Patrick Leahy

Personal information
- Born: 20 May 1877 Cregane, Charleville, Cork, Ireland
- Died: 29 December 1927 (aged 50) Chicago, Illinois, USA

Sport
- Sport: Athletics
- Event: high jump

Medal record
Representing Great Britain
Men's athletics
| Silver medal – second place | 1900 Paris | High Jump |
| Bronze medal – third place | 1900 Paris | Long Jump |

= Patrick Leahy (athlete) =

Athletics competitor (1877–1927)

Patrick Joseph Leahy (20 May 1877 - 29 December 1927) was an Irish athlete who won Olympic medals (for Great Britain and Ireland) in the high jump and long jump at the 1900 Summer Olympics.

== Biography ==
Leahy was born in Creggane, in the Civil parish of Hackmys, in the barony of Coshma near Kilmallock in County Limerick, near the border between County Limerick and County Cork. He was one of seven brothers all of whom were sportsmen. His brother Con won medals in jumping at two Olympic Games. Another brother, Timothy, also jumped competitively.

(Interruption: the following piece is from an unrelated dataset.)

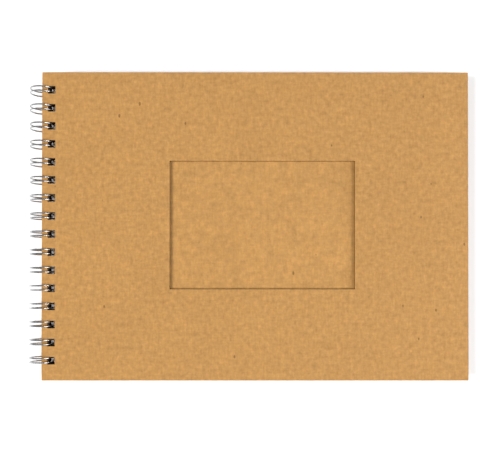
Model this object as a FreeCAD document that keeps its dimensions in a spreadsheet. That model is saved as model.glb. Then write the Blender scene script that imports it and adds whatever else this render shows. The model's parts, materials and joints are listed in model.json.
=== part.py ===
import FreeCAD, Part
import math
import os

import Sketcher
from FreeCAD import Rotation, Vector

# Scrapbook album: two kraft boards and a stack of kraft leaves on a twin-loop wire comb.
# It lies on its back: +Z is up, +X runs from the spine to the fore edge, +Y to the head.

SIZES = {
    "cover_length": 300.0,    # along X, spine edge to fore edge
    "cover_height": 217.0,    # along Y
    "cover_thick": 1.8,
    "strip_width": 10.0,      # binding strip along the spine
    "fore_overhang": 3.0,     # cover beyond the leaves at the fore edge
    "end_overhang": 3.5,      # cover beyond the leaves at the head and the tail
    "leaf_thick": 0.25,
    "leaf_count": 20,
    "layer_gap": 0.03,        # air between one layer and the next
    "window_length": 130.0,
    "window_height": 90.0,
    "window_rise": 0.8,       # window centre above the cover's centre line
    "hole_margin": 4.2,       # spine edge to the near side of a hole
    "hole_pitch": 12.7,
    "binding_rise": 0.75,     # hole row and comb above the cover's centre line
    "hole_end_margin": 9.0,   # least from a leaf's end to the middle of a hole
    "wire_thick": 1.0,
    "wire_play": 0.5,         # between a wire and the side of its hole
    "loop_spacing": 3.0,      # between the two wires of a double loop
    "loop_setback": 1.3,      # loop centre outside the spine edge
    "loop_clearance": 0.32,   # inside of a loop to the corners of the bound strip
    "bend_radius": 1.5,       # from a loop into the straight runs
    "tip_clearance": 0.22,    # between a loop's tip and the bends it closes onto
    "seam_start": 280.0,      # degrees from +X, where a loop leaves its run
    "end_stub": 1.6,          # cut wire beyond the first and last loop
}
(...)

Patrick broke the British high jump record in Dublin in 1898 with a jump of 6 ft. 4in. (1.93m). He went on to win the AAA Championships high jump title at the 1898 AAA Championships and 1899 AAA Championships and also came third in the long jump in 1899. Leahy also competed internationally in the long jump and the hop, step and jump (triple jump).

In the 1900 Olympic Games in Paris, Leahy took part in three jump disciplines. He won the silver medal in the high jump behind Irving Baxter of the United States, and the bronze medal in the long jump behind Alvin Kraenzlein and Myer Prinstein, he also finished fourth place in the triple jumps behind Prinstein, James Connolly and Lewis Sheldon.

Eight years later, Leahy was back on the Olympic scene when he competed at the 1908 Summer Olympics, held in London, he entered the high jump again, but unfortunately he only finished ninth in the qualifying so didn't advance to the final, unlike his brother Con Leahy who went on to win the silver medal.

In 1909 Patrick and Con Leahy emigrated to the United States. Patrick died in Chicago in 1927, aged 50.